— start of Material for the task —

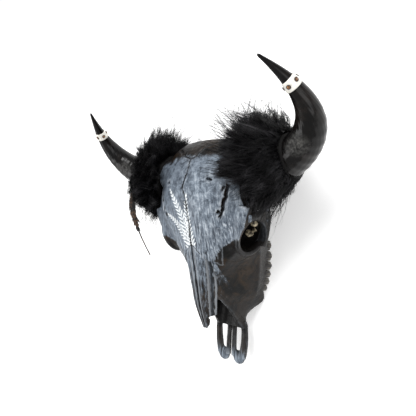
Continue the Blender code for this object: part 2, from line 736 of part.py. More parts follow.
def fur_solid(name):
    """The left wrap: a core round the horn's root with its locks grown together with it."""
    rings = []
    for t in spaced(FUR_START, FUR_END, CORE_RINGS):
        ring = []
        for a in turned(CORE_SIDES):
            point, ahead, across, third, out = wrap_frame(t, a)
            ring.append(point + out * core_size(t))
        rings.append(ring)
    core = loft(name, rings)
    group = bpy.data.collections.new("locks")
    locks = fur_locks()
    for lock in locks:
        group.objects.link(lock)
    mod_applied(core, "BOOLEAN", operation="UNION", operand_type="COLLECTION", collection=group,
                solver="MANIFOLD")
    for lock in locks:
        bpy.data.objects.remove(lock, do_unlink=True)
    bpy.data.collections.remove(group)
    return largest_body(core)


def feather_solid(name):
    """Narrow feather with a bare quill, hung from the right wrap."""
    rings = []
    for i in range(FEATHER_RINGS + 1):
        t = i / FEATHER_RINGS
        point = curve_point(FEATHER_CURVE, t)
        ahead = curve_point(FEATHER_CURVE, min(t + 0.02, 1.0)) - curve_point(FEATHER_CURVE, max(t - 0.02, 0.0))
        ahead.normalize()
        across = (FEATHER_SIDE - ahead * FEATHER_SIDE.dot(ahead)).normalized()
        face = ahead.cross(across)
        half = SHAFT_RADIUS
        if t < VANE_END:
            vane = FEATHER_HALF * math.sin(math.pi * min(1.0, (t + VANE_LEAD) / VANE_SPAN)) ** 0.6
            half = max(SHAFT_RADIUS, vane)
        rings.append([point - across * half, point - face * FEATHER_THICK, point + across * half,
                      point + face * FEATHER_THICK])
    return loft(name, rings)


def loose_pieces(item):
    """Separate objects for the closed surfaces of an object."""
    bm = bmesh.new()
    bm.from_mesh(item.data)
    left = set(bm.verts)
    groups = []
    while left:
        stack = [left.pop()]
        group = {stack[0].index}
        while stack:
            for edge in stack.pop().link_edges:
                for v in edge.verts:
                    if v in left:
                        left.discard(v)
                        group.add(v.index)
                        stack.append(v)
        groups.append(group)
    bm.free()
    made = []
    for group in groups:
        piece = copy_of(item, "piece")
        piece_bm = bmesh.new()
        piece_bm.from_mesh(piece.data)
        others = [v for v in piece_bm.verts if v.index not in group]
        bmesh.ops.delete(piece_bm, geom=others, context="VERTS")
        piece_bm.to_mesh(piece.data)
        piece_bm.free()
        made.append(piece)
    bpy.data.objects.remove(item, do_unlink=True)
    return made


def centre_and_size(item):
    points = np.array([v.co for v in item.data.vertices])
    return (points.min(0) + points.max(0)) / 2, points.max(0) - points.min(0)


def skull_bones():
    """Whole skull, fused, hollowed and parted by its seams into named bones."""
    skull = fused("skull", bone_solids())
    boolean(skull, fused("hollow", bone_hollows(), smooth=2), "DIFFERENCE")
    mended(thinned(skull, SKULL_FACES))
    boolean(skull, box_between("floor_cut", (-0.2, -0.1, -0.05), (0.2, 0.6, 0.0)), "DIFFERENCE")
    for pocket in both(nasal_solid("pocket", spread=2 * GAP, lift=POCKET_LIFT)):
        boolean(skull, pocket, "DIFFERENCE")
    boolean(skull, seam("face_seam", FACE_SEAM, -0.2, 0.2), "DIFFERENCE")
    boolean(skull, seam("nose_seam", NOSE_SEAM, -0.2, 0.2), "DIFFERENCE")
    split = box_between("front_split", (-SEAM_WIDTH / 2, -0.02, 0.0), (SEAM_WIDTH / 2, FRONT_SPLIT_END, 0.15))
    boolean(skull, split, "DIFFERENCE")
    found = {}
    for piece in loose_pieces(skull):
        centre, size = centre_and_size(piece)
        if size.max() < SCRAP:
            bpy.data.objects.remove(piece, do_unlink=True)
            continue
        if centre[1] < PREMAX_REACH and abs(centre[0]) > SEAM_WIDTH:
            key = "premaxilla_left" if centre[0] > 0 else "premaxilla_right"
        elif centre[1] < CRANIUM_BEGINS:
            key = "upper_jaw"
        else:
            key = "cranium"
        if key in found:
            if size.max() > centre_and_size(found[key])[1].max():
                bpy.data.objects.remove(found[key], do_unlink=True)
            else:
                bpy.data.objects.remove(piece, do_unlink=True)
                continue
        found[key] = piece
        piece.name = key
    return found


def painted(item, finish):
    item.data.materials.clear()
    item.data.materials.append(finish)
    return item


def bone_nodes():
    """The bones with their teeth and nasal bones, all in the same paint."""
    paint = material("bone_paint", (0.06, 0.065, 0.075), 0.45)
    nodes = skull_bones()
    for item in tooth_solids():
        boolean(nodes["upper_jaw"], item, "UNION")
    nodes["nasal_left"], nodes["nasal_right"] = both(nasal_solid("nasal"))
    for item in nodes.values():
        painted(item, paint)
    return nodes


def add_dress(nodes):
    """Horns, bands and wraps on both sides, and the feather on the right."""
    horn = painted(horn_solid("horn"), material("horn", (0.020, 0.017, 0.016), 0.25))
    band = painted(band_solid("band"), material("band", (0.80, 0.79, 0.76), 0.4))
    fur = painted(fur_solid("fur"), material("fur", (0.012, 0.011, 0.011), 0.8))
    for name, made in (("horn", horn), ("band", band), ("fur", fur)):
        nodes[name + "_left"], nodes[name + "_right"] = both(made)
    for side in ("left", "right"):
        cleared(nodes["horn_" + side], nodes["cranium"], SKIN)
        cleared(nodes["fur_" + side], nodes["horn_" + side], SKIN)
        cleared(nodes["fur_" + side], nodes["cranium"], FUR_CLEAR)
    feather = cleared(feather_solid("feather"), nodes["fur_right"], SKIN)
    nodes["feather_right"] = painted(feather, material("feather", (0.03, 0.02, 0.015), 0.6))


def build():
    clear_scene()
    nodes = bone_nodes()
    add_dress(nodes)
    root = bpy.data.objects.new("skull_origin", None)
    bpy.context.collection.objects.link(root)
    root.location = (0, -ORIGIN_BACK, 0)
    for name, item in nodes.items():
        item.name = name
        item.data.name = name
        item.parent = root
    bpy.context.view_layer.update()


build()
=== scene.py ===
"""Looks of the cow skull: painted bone, black horns, fur wraps, studded bands and a feather.

Metres, +Z up, in the same frame as the solids. The forms are worked out in the skull's own frame,
where y runs from the front of the premaxillae, and are moved back by ORIGIN_BACK at the end.
"""

import math
import random

import bmesh
import bpy
import numpy as np
from mathutils import Matrix, Vector
from mathutils.bvhtree import BVHTree
from mathutils.kdtree import KDTree


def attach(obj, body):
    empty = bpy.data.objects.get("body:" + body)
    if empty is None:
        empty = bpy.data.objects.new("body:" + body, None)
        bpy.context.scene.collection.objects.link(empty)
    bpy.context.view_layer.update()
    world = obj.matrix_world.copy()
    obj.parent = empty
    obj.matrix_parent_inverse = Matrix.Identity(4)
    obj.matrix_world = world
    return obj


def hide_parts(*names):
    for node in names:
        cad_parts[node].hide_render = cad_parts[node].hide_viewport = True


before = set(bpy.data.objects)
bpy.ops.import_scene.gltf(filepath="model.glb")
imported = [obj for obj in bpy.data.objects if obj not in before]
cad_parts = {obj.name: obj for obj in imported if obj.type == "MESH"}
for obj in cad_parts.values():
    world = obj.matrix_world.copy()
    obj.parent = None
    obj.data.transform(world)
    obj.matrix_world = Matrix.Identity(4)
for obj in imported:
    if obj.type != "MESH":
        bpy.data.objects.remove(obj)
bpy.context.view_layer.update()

# Bones: the voxel that they are fused with, and the rounds of smoothing of bone and of hollows.
BONE_VOXEL = 0.0016
BONE_SMOOTH = 12
HOLLOW_SMOOTH = 4

ORIGIN_BACK = 0.278
GAP = 0.0003

# Profiles along the skull: (distance from the nose, value).
ROOF_TOP = [(0.084, 0.131), (0.138, 0.156), (0.181, 0.169), (0.260, 0.193), (0.305, 0.206),
            (0.380, 0.226), (0.437, 0.218), (0.470, 0.203), (0.490, 0.184)]
FRONTAL_HALF = [(0.222, 0.046), (0.248, 0.068), (0.262, 0.080), (0.276, 0.091), (0.289, 0.101),
                (0.302, 0.112), (0.318, 0.124), (0.332, 0.127), (0.350, 0.119), (0.375, 0.113),
                (0.400, 0.112), (0.440, 0.109), (0.470, 0.099), (0.490, 0.074)]
FRONTAL_EDGE = [(0.222, 0.152), (0.250, 0.156), (0.280, 0.161), (0.316, 0.171), (0.360, 0.186),
                (0.400, 0.186), (0.440, 0.178), (0.470, 0.168), (0.490, 0.160)]
NASAL_HALF = [(0.084, 0.012), (0.113, 0.021), (0.135, 0.026), (0.160, 0.030), (0.190, 0.033),
              (0.230, 0.037), (0.262, 0.040)]
NASAL_DROP = [(0.084, 0.016), (0.113, 0.022), (0.160, 0.027), (0.230, 0.026), (0.262, 0.020)]
RIM_HALF = [(0.084, 0.041), (0.095, 0.037), (0.115, 0.034), (0.135, 0.031), (0.157, 0.030)]
RIM_HEIGHT = [(0.084, 0.052), (0.095, 0.062), (0.115, 0.080), (0.135, 0.102), (0.157, 0.130)]
SHOULDER_HALF = [(0.157, 0.032), (0.200, 0.041), (0.222, 0.051), (0.235, 0.063), (0.248, 0.078),
                 (0.262, 0.090), (0.290, 0.096)]
SHOULDER_HEIGHT = [(0.157, 0.126), (0.200, 0.134), (0.222, 0.146), (0.248, 0.150), (0.290, 0.146)]
CHEEK_HALF = [(0.084, 0.044), (0.105, 0.036), (0.135, 0.048), (0.160, 0.062), (0.200, 0.077),
              (0.240, 0.090), (0.262, 0.098), (0.285, 0.104), (0.300, 0.098)]
CHEEK_HEIGHT = [(0.084, 0.038), (0.105, 0.040), (0.160, 0.040), (0.200, 0.052), (0.240, 0.070),
                (0.262, 0.084), (0.285, 0.096), (0.300, 0.100)]
JAW_HALF = [(0.084, 0.040), (0.105, 0.032), (0.128, 0.046), (0.142, 0.058), (0.156, 0.062), (0.176, 0.064),
            (0.200, 0.069), (0.240, 0.070), (0.280, 0.066), (0.300, 0.050)]
JAW_HEIGHT = [(0.084, 0.030), (0.116, 0.028), (0.130, 0.018), (0.142, 0.005), (0.154, 0.003), (0.168, 0.010),
              (0.190, 0.014), (0.270, 0.014), (0.300, 0.024)]
PALATE_HEIGHT = [(0.084, 0.034), (0.140, 0.030), (0.300, 0.027)]
JAW_THICK = 0.022
PALATE_EDGE = 0.028
SHIELD_SPAN = (0.224, 0.487)
SNOUT_SPAN = (0.084, 0.298)

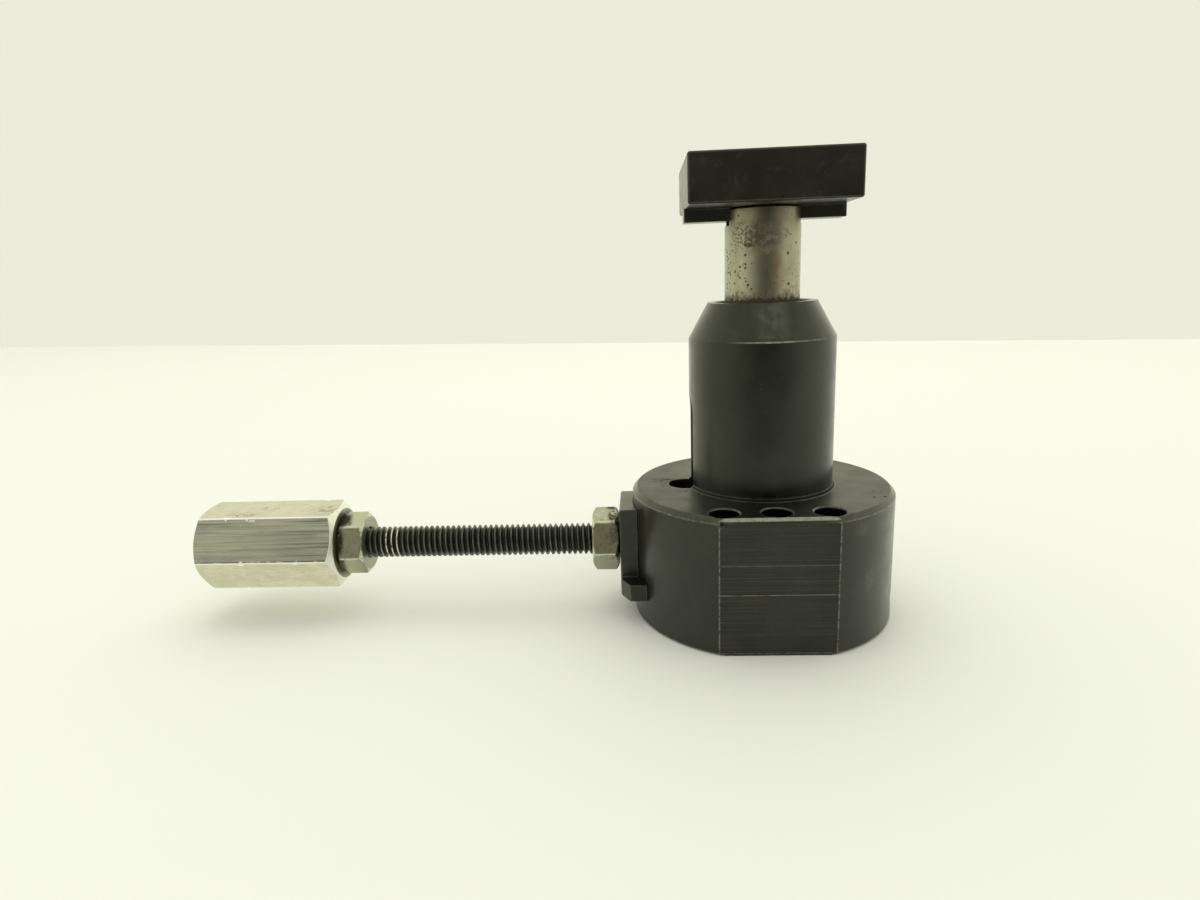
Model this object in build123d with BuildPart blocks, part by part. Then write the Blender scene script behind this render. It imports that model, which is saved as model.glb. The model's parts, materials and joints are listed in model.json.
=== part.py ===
"""Adjustable work support with a spring lifted plunger and a screw lock.

Millimetres, +Z up. The origin is on the column's axis, at the underside of
the base. The front flat faces -Y, and the lock rod leaves the base along -X.
Threads are drawn at their outer diameter, and tapped holes take the same
value plus a named clearance.
"""

import os
from math import cos, pi, radians, sin, sqrt, tan

from build123d import *

os.makedirs("parts", exist_ok=True)

# Base and column
BASE_DIA = 63.5
BASE_HEIGHT = 32.0
BASE_TOP_CHAMFER = 1.2
BASE_FOOT_CHAMFER = 0.6
FLAT_DEPTH = 2.75
FLAT_EDGE_CHAMFER = 0.6
CORNER_NICK_RADIUS = 1.1
CORNER_NICK_PLACE = (-12.7, -29.5, 30.9)
COLUMN_DIA = 34.6
CONE_HEIGHT = 8.3
COLUMN_FOOT_BEVEL = 0.7
RIM_DIA = 25.5
RIM_HEIGHT = 76.4
RIM_CHAMFER = 0.3

# Three screw holes in a row behind the front flat
FRONT_HOLE_DIA = 6.6
FRONT_HOLE_PITCH = 11.4
FRONT_HOLE_COUNT = 3
FRONT_HOLE_INSET = 4.35
FRONT_HOLE_CHAMFER = 0.3
COUNTERSINK_ANGLE = 45.0

# Plunger and what guides it
PLUNGER_DIA = 17.4
PLUNGER_HEAD_DIA = 20.6
PLUNGER_STANDOUT = 21.05
PLUNGER_TRAVEL = 6.4
PLUNGER_EDGE = 0.4
STOP_HEIGHT = 28.0
STOP_GAP = 0.1
BUSH_WALL = 2.35
WIPER_RECESS = 0.7
WIPER_HEIGHT = 4.2
WIPER_LIP = 1.3
SLIDE_CLEARANCE = 0.05
HEAD_CLEARANCE = 0.3
PRESS_CLEARANCE = 0.01

# Return spring, inside the plunger
SPRING_WIRE = 1.4
SPRING_OUTER_DIA = 9.6
SPRING_TURNS = 8
SPRING_WIRE_SIDES = 6
SPRING_STEPS_PER_TURN = 10
SPRING_CLEARANCE = 0.3
SPRING_BORE_DEPTH = 30.0
SPRING_SEAT_DEPTH = 2.0

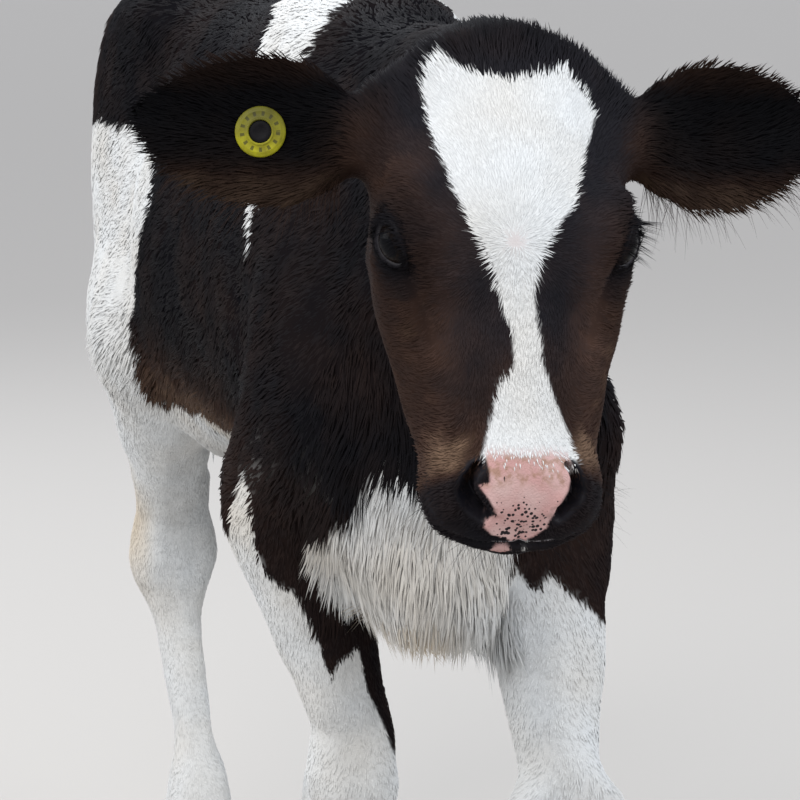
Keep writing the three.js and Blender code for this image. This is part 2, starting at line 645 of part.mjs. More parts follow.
// The tag is a ring on the hollow face of the right ear and a disc on its back. A stud with a round
// head fills the ring, and its pin runs through a hole in the ear into the disc.
function placeTag(line, blade) {
  const centre = line.getPointAt(TAG_ALONG_EAR);
  const outward = line.getTangentAt(TAG_ALONG_EAR);
  const front = EAR_FACING.clone().addScaledVector(outward, -EAR_FACING.dot(outward)).normalize();
  const across = new THREE.Vector3().crossVectors(outward, front);
  const hollow = -0.6 * earCup(TAG_ALONG_EAR);
  const halfDepth = earDepth(TAG_ALONG_EAR) / 2;
  const frame = new THREE.Matrix4().makeBasis(outward, front, across);
  frame.setPosition(centre.addScaledVector(front, hollow));
  const drill = new THREE.CylinderGeometry(TAG_PIN_RADIUS + 0.4, TAG_PIN_RADIUS + 0.4, 40, 12);
  place(head, "ear_right", blade.subtract(toSolid(drill.applyMatrix4(frame))), HAIR_BROWN);

  const tag = new THREE.Group();
  tag.applyMatrix4(frame);
  head.add(tag);
  const face = halfDepth + TAG_STANDOFF;
  const back = -halfDepth - 0.6 - TAG_THICKNESS;
  const lathe = (profile, count = 16) =>
    new THREE.LatheGeometry(profile.map(([r, h]) => new THREE.Vector2(r, h)), count);
  place(tag, "tag_ring", lathe([
    [TAG_HOLE_RADIUS, face], [TAG_RADIUS - 0.6, face], [TAG_RADIUS, face + 0.6],
    [TAG_RADIUS, face + TAG_THICKNESS - 0.6], [TAG_RADIUS - 0.6, face + TAG_THICKNESS],
    [TAG_HOLE_RADIUS, face + TAG_THICKNESS], [TAG_HOLE_RADIUS, face]]), TAG_YELLOW, 0.45);
  place(tag, "tag_stud", lathe([
    [0, back + 0.4], [TAG_PIN_RADIUS, back + 0.4], [TAG_PIN_RADIUS, face + 0.2],
    [TAG_HOLE_RADIUS - 0.4, face + 0.2], [TAG_HOLE_RADIUS - 0.4, face + TAG_THICKNESS - 0.8],
    [0, face + TAG_THICKNESS - 0.8]], 12), TAG_BLACK, 0.4);
  place(tag, "tag_disc", lathe([
    [TAG_PIN_RADIUS + 0.3, back], [TAG_RADIUS - 0.6, back], [TAG_RADIUS, back + 0.6],
    [TAG_RADIUS, back + TAG_THICKNESS - 0.6], [TAG_RADIUS - 0.6, back + TAG_THICKNESS],
    [TAG_PIN_RADIUS + 0.3, back + TAG_THICKNESS], [TAG_PIN_RADIUS + 0.3, back]]), TAG_YELLOW, 0.45);
}

for (const side of SIDES) {
  const sign = side === "left" ? 1 : -1;
  const { line, blade } = ear(sign);
  if (side === "right") placeTag(line, blade);
  else place(head, `ear_${side}`, blade, HAIR_BROWN);
}

// ---------------------------------------------------------------- origin
// The calf is centred over the origin by its outer box.
const outline = new THREE.Box3().setFromObject(calf, true);
const middle = outline.getCenter(new THREE.Vector3());
calf.position.set(-middle.x, -middle.y, 0);

const model = new THREE.Group();
model.add(calf);
export default model;
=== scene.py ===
import json
import math
import bmesh
import bpy
import numpy as np
from mathutils import Matrix, Vector

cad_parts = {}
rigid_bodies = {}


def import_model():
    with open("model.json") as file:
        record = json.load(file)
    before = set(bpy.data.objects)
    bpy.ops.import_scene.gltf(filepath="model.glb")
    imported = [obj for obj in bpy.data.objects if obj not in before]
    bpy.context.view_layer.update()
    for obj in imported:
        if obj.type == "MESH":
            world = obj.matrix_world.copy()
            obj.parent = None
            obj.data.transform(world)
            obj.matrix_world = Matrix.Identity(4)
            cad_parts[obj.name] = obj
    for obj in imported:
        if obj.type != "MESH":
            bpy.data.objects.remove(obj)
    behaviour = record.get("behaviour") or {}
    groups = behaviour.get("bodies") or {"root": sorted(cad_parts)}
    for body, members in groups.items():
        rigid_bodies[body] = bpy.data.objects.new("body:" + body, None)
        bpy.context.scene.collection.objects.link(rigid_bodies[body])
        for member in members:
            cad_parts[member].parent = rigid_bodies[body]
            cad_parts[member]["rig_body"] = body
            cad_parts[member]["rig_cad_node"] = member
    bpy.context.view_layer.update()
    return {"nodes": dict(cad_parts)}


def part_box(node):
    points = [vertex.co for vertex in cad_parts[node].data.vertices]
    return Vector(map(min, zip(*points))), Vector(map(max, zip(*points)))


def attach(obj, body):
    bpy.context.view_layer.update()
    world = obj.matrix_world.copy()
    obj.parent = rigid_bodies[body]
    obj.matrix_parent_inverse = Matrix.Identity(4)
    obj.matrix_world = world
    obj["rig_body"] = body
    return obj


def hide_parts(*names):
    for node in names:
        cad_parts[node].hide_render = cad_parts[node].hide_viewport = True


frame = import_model()
bpy.ops.object.select_all(action="DESELECT")

# ---- Camera
# A long lens at the height of the calf's back, in front of it and a little to its right.


def placed(name, data):
    """Puts an object that holds this camera, lamp or mesh into the scene, at the origin."""
    thing = bpy.data.objects.new(name, data)
    bpy.context.scene.collection.objects.link(thing)
    return thing


camera_data = bpy.data.cameras.new("portrait")
camera_data.sensor_width = 36.0
camera_data.lens = 117.45
camera_data.clip_end = 2000.0
camera = placed("portrait", camera_data)
camera.location = (-0.4439, -1.91457, 0.870)
camera.rotation_euler = (math.radians(80.6), 0.0, math.radians(-15.1))
bpy.context.scene.camera = camera

# ---- Studio
# A wide pale floor under a soft overcast sky, with a broad light from above the camera, weaker
# ones on either flank and one behind, so that the black coat still shows its form.
sky = bpy.data.worlds.new("overcast")
bpy.context.scene.world = sky
bpy.context.scene.view_settings.view_transform = "Standard"
sky.use_nodes = True
cloud = sky.node_tree.nodes["Background"]
cloud.inputs["Color"].default_value = (0.91, 0.94, 1.0, 1.0)
cloud.inputs["Strength"].default_value = 1.0
bpy.ops.mesh.primitive_plane_add(size=900.0, location=(0.0, 0.0, 0.0))
floor = bpy.context.object
floor.name = "floor"
paint = bpy.data.materials.new("pale_floor")
paint.use_nodes = True
paint_shader = paint.node_tree.nodes["Principled BSDF"]
paint_shader.inputs["Base Color"].default_value = (0.47, 0.45, 0.425, 1.0)
paint_shader.inputs["Roughness"].default_value = 0.9
floor.data.materials.append(paint)
LIT = (0.0, -0.2, 0.55)  # the place in the chest at which every lamp is aimed
for title, place, size, power, colour in [
        ("key", (-2.2, -2.3, 3.5), 3.0, 100.0, (1.0, 0.99, 0.97)),
        ("fill", (2.6, -1.6, 1.9), 2.0, 45.0, (0.9, 0.95, 1.0)),
        ("flank", (-3.0, 0.6, 1.7), 2.0, 30.0, (1.0, 0.99, 0.98)),
        ("rim", (-0.6, 2.6, 2.8), 2.2, 42.0, (0.92, 0.96, 1.0))]:
    lamp = bpy.data.lights.new(title, "AREA")
    lamp.size = size
    lamp.energy = power
    lamp.color = colour
    holder = placed(title, lamp)
    holder.location = place
    aim = Vector(LIT) - Vector(place)
    holder.rotation_euler = aim.to_track_quat("-Z", "Y").to_euler()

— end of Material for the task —

**Stated task:**
Transcribe the lines beginning at the one that contains "for (const side" and ending at the one that contains "bpy.context.scene.collection.objects.link(rigid_bodies[body])", with nothing added or left out.

**Task output:**
for (const side of SIDES) {
  const sign = side === "left" ? 1 : -1;
  const { line, blade } = ear(sign);
  if (side === "right") placeTag(line, blade);
  else place(head, `ear_${side}`, blade, HAIR_BROWN);
}

// ---------------------------------------------------------------- origin
// The calf is centred over the origin by its outer box.
const outline = new THREE.Box3().setFromObject(calf, true);
const middle = outline.getCenter(new THREE.Vector3());
calf.position.set(-middle.x, -middle.y, 0);

const model = new THREE.Group();
model.add(calf);
export default model;
=== scene.py ===
import json
import math
import bmesh
import bpy
import numpy as np
from mathutils import Matrix, Vector

cad_parts = {}
rigid_bodies = {}


def import_model():
    with open("model.json") as file:
        record = json.load(file)
    before = set(bpy.data.objects)
    bpy.ops.import_scene.gltf(filepath="model.glb")
    imported = [obj for obj in bpy.data.objects if obj not in before]
    bpy.context.view_layer.update()
    for obj in imported:
        if obj.type == "MESH":
            world = obj.matrix_world.copy()
            obj.parent = None
            obj.data.transform(world)
            obj.matrix_world = Matrix.Identity(4)
            cad_parts[obj.name] = obj
    for obj in imported:
        if obj.type != "MESH":
            bpy.data.objects.remove(obj)
    behaviour = record.get("behaviour") or {}
    groups = behaviour.get("bodies") or {"root": sorted(cad_parts)}
    for body, members in groups.items():
        rigid_bodies[body] = bpy.data.objects.new("body:" + body, None)
        bpy.context.scene.collection.objects.link(rigid_bodies[body])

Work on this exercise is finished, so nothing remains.